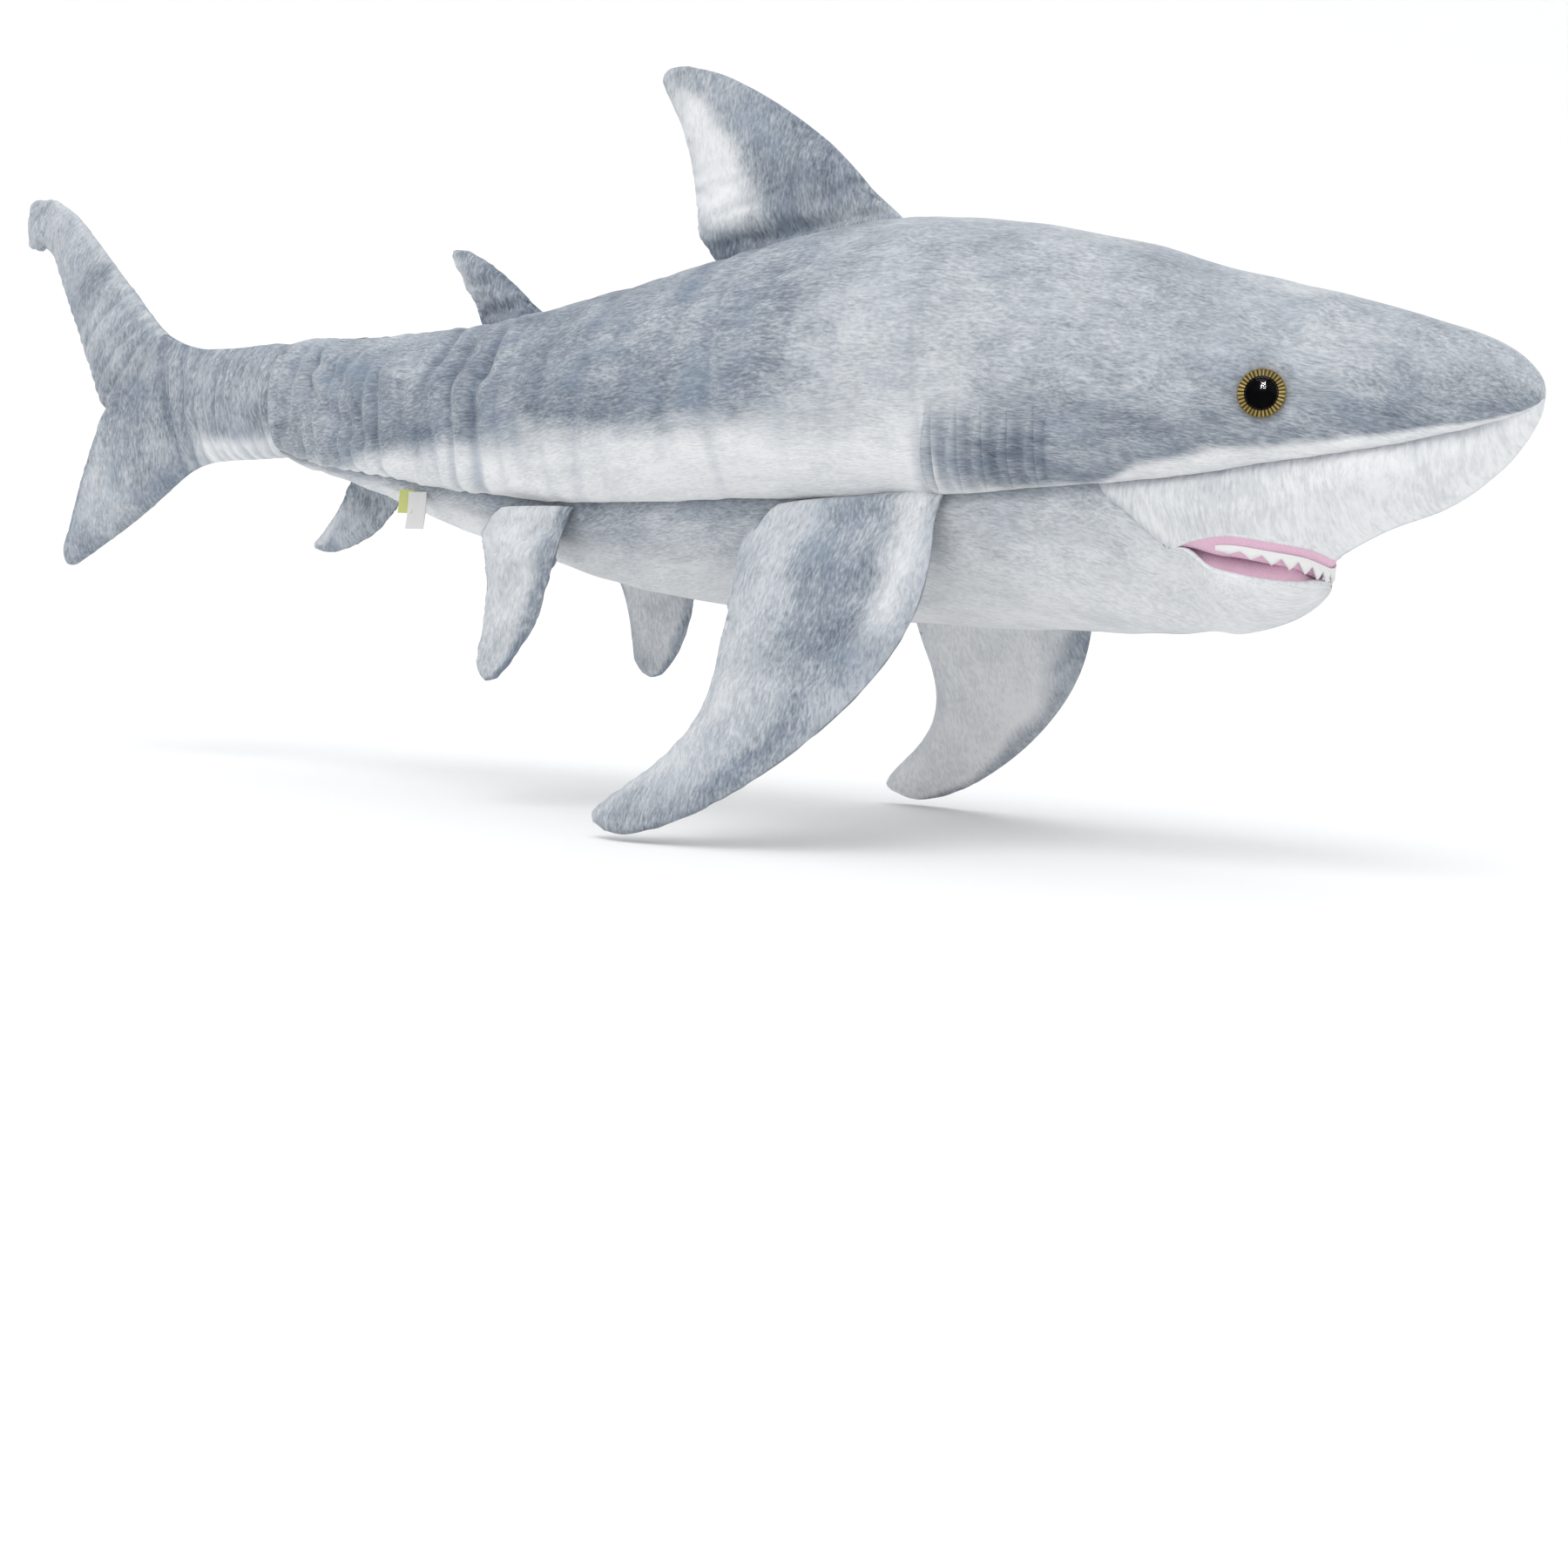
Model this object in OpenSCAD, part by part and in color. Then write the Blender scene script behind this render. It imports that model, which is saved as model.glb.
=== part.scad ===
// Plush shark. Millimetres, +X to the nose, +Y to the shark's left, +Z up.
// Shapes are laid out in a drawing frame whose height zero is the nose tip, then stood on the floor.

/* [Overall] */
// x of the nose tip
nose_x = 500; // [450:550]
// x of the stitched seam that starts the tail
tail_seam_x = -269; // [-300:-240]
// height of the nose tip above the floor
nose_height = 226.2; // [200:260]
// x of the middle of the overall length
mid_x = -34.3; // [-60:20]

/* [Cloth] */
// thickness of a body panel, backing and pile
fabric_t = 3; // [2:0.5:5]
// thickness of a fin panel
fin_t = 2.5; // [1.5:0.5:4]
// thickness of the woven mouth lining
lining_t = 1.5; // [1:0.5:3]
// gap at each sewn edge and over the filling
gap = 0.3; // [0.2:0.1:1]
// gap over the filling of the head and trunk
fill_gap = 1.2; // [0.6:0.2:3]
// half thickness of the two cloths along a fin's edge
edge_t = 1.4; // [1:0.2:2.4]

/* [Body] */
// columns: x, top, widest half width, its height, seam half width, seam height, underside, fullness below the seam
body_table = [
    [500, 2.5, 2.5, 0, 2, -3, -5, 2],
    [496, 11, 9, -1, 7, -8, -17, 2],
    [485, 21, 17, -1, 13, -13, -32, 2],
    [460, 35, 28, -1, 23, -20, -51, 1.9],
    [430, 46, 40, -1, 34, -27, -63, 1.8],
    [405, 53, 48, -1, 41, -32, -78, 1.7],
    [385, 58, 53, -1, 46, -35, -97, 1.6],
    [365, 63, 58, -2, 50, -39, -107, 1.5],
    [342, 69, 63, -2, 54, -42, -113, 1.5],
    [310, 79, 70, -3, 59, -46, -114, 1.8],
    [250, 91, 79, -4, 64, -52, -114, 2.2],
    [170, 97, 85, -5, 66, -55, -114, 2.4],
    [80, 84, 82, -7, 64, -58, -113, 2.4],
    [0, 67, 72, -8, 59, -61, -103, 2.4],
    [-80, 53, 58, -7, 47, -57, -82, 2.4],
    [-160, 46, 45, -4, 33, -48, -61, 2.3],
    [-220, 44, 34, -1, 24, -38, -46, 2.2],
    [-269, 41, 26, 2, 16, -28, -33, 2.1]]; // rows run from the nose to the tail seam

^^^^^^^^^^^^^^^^

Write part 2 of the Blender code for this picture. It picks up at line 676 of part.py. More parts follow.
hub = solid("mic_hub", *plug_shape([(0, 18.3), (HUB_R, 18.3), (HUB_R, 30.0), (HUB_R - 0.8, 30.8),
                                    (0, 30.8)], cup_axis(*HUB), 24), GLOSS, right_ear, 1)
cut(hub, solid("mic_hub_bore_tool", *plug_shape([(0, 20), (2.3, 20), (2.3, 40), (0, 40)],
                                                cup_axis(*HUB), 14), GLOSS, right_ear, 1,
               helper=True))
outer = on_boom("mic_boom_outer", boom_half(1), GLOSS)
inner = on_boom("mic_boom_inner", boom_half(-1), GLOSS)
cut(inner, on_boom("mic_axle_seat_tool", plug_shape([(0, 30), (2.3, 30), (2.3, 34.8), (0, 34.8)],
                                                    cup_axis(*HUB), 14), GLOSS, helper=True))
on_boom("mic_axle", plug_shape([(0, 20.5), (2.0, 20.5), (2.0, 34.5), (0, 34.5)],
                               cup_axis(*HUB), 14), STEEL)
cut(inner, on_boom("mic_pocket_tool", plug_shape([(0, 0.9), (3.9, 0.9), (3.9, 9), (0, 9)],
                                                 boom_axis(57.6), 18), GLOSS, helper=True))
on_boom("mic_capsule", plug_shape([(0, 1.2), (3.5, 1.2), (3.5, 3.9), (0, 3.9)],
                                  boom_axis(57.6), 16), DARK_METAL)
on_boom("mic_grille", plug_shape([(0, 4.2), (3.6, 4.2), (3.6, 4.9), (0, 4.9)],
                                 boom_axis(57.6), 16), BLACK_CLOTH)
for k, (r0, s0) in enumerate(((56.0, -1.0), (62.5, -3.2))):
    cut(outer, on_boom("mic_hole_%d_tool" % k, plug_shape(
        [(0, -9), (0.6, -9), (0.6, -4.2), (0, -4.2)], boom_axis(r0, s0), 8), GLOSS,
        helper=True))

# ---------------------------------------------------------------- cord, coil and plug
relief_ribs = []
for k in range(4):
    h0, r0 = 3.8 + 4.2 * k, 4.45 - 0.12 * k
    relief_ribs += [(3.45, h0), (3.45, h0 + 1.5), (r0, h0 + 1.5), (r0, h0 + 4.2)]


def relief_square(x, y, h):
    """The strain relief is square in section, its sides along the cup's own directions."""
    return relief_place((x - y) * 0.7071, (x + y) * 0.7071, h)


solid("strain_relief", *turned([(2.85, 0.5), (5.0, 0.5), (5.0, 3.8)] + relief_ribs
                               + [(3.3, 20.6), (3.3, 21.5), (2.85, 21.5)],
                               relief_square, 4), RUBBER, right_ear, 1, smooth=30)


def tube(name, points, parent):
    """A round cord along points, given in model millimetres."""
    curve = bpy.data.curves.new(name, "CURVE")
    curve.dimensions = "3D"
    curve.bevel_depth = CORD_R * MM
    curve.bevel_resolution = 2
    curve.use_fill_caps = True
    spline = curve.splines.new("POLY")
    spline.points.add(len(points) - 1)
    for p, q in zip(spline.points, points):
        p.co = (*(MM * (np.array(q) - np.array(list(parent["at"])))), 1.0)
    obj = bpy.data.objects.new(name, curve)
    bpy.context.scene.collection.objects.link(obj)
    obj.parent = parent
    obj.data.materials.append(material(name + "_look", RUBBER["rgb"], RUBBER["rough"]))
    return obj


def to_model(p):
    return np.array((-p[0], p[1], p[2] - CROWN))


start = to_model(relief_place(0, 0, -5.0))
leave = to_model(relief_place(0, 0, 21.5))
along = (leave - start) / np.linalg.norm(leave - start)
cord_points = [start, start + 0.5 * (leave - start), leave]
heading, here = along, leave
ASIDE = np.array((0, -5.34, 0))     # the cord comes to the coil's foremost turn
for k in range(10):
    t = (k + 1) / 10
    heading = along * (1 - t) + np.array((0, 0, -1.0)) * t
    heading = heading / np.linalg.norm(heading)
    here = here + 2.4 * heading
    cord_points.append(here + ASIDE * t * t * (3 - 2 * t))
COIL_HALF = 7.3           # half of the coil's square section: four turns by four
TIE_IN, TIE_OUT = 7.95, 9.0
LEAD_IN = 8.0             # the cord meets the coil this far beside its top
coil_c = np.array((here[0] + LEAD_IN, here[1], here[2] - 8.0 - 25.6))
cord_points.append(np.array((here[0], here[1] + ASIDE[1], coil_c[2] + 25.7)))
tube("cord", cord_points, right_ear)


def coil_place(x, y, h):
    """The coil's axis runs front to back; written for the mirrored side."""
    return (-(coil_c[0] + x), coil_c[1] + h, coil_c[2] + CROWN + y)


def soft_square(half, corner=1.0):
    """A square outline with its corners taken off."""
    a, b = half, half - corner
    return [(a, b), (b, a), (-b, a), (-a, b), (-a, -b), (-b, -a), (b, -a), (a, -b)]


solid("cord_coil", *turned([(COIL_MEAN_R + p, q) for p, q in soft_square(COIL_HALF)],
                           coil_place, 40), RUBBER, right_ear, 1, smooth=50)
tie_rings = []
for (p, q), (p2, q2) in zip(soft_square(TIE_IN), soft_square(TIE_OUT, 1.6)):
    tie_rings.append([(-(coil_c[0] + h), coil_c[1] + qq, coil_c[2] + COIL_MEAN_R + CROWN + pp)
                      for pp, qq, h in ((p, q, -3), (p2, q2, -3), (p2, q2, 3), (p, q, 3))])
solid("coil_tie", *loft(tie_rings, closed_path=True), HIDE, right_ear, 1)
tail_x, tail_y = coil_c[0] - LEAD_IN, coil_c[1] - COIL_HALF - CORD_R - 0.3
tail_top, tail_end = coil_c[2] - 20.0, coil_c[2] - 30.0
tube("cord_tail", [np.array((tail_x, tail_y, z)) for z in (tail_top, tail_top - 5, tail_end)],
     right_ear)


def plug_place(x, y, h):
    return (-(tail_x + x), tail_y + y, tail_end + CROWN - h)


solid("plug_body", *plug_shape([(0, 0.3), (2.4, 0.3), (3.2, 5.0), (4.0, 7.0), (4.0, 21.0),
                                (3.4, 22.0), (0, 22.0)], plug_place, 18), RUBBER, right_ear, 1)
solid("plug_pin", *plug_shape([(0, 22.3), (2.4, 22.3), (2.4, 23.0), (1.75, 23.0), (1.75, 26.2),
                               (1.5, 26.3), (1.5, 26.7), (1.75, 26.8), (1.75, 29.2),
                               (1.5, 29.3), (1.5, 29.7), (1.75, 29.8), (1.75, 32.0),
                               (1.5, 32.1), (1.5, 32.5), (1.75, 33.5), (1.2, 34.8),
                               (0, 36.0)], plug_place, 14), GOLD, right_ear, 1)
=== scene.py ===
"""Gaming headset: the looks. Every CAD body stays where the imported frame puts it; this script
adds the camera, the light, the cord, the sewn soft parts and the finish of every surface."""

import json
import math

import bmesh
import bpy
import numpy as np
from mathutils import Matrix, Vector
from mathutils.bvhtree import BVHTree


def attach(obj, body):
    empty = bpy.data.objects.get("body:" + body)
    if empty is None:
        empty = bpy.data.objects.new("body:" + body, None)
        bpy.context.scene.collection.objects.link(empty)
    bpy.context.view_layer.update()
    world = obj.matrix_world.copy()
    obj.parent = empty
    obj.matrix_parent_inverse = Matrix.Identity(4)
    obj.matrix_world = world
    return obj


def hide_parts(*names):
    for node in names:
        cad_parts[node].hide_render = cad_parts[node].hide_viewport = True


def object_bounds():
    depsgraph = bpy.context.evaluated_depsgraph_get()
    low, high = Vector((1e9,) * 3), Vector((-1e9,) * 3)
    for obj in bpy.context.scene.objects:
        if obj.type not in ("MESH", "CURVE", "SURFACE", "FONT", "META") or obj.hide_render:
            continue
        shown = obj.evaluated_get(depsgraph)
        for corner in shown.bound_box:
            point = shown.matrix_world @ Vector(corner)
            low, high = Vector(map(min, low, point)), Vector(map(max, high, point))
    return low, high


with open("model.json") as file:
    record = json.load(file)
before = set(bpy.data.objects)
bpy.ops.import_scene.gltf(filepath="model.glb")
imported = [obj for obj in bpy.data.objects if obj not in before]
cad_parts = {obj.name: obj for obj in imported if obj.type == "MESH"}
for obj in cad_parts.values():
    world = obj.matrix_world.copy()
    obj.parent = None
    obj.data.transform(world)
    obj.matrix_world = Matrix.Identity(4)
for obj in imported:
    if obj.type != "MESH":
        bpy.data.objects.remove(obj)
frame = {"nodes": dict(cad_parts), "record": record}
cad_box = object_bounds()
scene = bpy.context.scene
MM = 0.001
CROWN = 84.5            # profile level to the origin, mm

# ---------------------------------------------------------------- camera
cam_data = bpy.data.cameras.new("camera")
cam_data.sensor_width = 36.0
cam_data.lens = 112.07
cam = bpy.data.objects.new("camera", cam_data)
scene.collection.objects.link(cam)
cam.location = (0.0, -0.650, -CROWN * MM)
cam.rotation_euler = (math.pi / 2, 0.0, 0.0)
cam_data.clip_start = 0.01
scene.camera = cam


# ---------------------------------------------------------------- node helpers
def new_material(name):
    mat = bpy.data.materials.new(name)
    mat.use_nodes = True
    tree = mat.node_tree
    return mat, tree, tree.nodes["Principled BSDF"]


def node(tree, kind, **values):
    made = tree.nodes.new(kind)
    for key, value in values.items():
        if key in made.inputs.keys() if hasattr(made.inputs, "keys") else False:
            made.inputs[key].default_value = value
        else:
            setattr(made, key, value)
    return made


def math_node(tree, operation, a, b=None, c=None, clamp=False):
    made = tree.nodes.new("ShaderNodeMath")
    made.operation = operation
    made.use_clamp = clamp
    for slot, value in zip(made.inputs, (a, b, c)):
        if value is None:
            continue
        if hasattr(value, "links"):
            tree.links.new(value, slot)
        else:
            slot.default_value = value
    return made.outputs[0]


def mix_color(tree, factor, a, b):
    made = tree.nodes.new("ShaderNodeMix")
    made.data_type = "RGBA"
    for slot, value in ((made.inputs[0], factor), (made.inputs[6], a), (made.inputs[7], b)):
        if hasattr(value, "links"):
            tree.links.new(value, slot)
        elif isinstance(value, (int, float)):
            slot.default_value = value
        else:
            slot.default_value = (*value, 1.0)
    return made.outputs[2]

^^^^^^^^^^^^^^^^

» PROMPT
Give again, word for word, the lines starting at the line that has "for (p, q), (p2, q2)" and ending at the line that has "depsgraph = bpy.context.evaluated_depsgraph_get()", with both of those lines included and nothing else.

» WORKED ANSWER
for (p, q), (p2, q2) in zip(soft_square(TIE_IN), soft_square(TIE_OUT, 1.6)):
    tie_rings.append([(-(coil_c[0] + h), coil_c[1] + qq, coil_c[2] + COIL_MEAN_R + CROWN + pp)
                      for pp, qq, h in ((p, q, -3), (p2, q2, -3), (p2, q2, 3), (p, q, 3))])
solid("coil_tie", *loft(tie_rings, closed_path=True), HIDE, right_ear, 1)
tail_x, tail_y = coil_c[0] - LEAD_IN, coil_c[1] - COIL_HALF - CORD_R - 0.3
tail_top, tail_end = coil_c[2] - 20.0, coil_c[2] - 30.0
tube("cord_tail", [np.array((tail_x, tail_y, z)) for z in (tail_top, tail_top - 5, tail_end)],
     right_ear)


def plug_place(x, y, h):
    return (-(tail_x + x), tail_y + y, tail_end + CROWN - h)


solid("plug_body", *plug_shape([(0, 0.3), (2.4, 0.3), (3.2, 5.0), (4.0, 7.0), (4.0, 21.0),
                                (3.4, 22.0), (0, 22.0)], plug_place, 18), RUBBER, right_ear, 1)
solid("plug_pin", *plug_shape([(0, 22.3), (2.4, 22.3), (2.4, 23.0), (1.75, 23.0), (1.75, 26.2),
                               (1.5, 26.3), (1.5, 26.7), (1.75, 26.8), (1.75, 29.2),
                               (1.5, 29.3), (1.5, 29.7), (1.75, 29.8), (1.75, 32.0),
                               (1.5, 32.1), (1.5, 32.5), (1.75, 33.5), (1.2, 34.8),
                               (0, 36.0)], plug_place, 14), GOLD, right_ear, 1)
=== scene.py ===
"""Gaming headset: the looks. Every CAD body stays where the imported frame puts it; this script
adds the camera, the light, the cord, the sewn soft parts and the finish of every surface."""

import json
import math

import bmesh
import bpy
import numpy as np
from mathutils import Matrix, Vector
from mathutils.bvhtree import BVHTree


def attach(obj, body):
    empty = bpy.data.objects.get("body:" + body)
    if empty is None:
        empty = bpy.data.objects.new("body:" + body, None)
        bpy.context.scene.collection.objects.link(empty)
    bpy.context.view_layer.update()
    world = obj.matrix_world.copy()
    obj.parent = empty
    obj.matrix_parent_inverse = Matrix.Identity(4)
    obj.matrix_world = world
    return obj


def hide_parts(*names):
    for node in names:
        cad_parts[node].hide_render = cad_parts[node].hide_viewport = True


def object_bounds():
    depsgraph = bpy.context.evaluated_depsgraph_get()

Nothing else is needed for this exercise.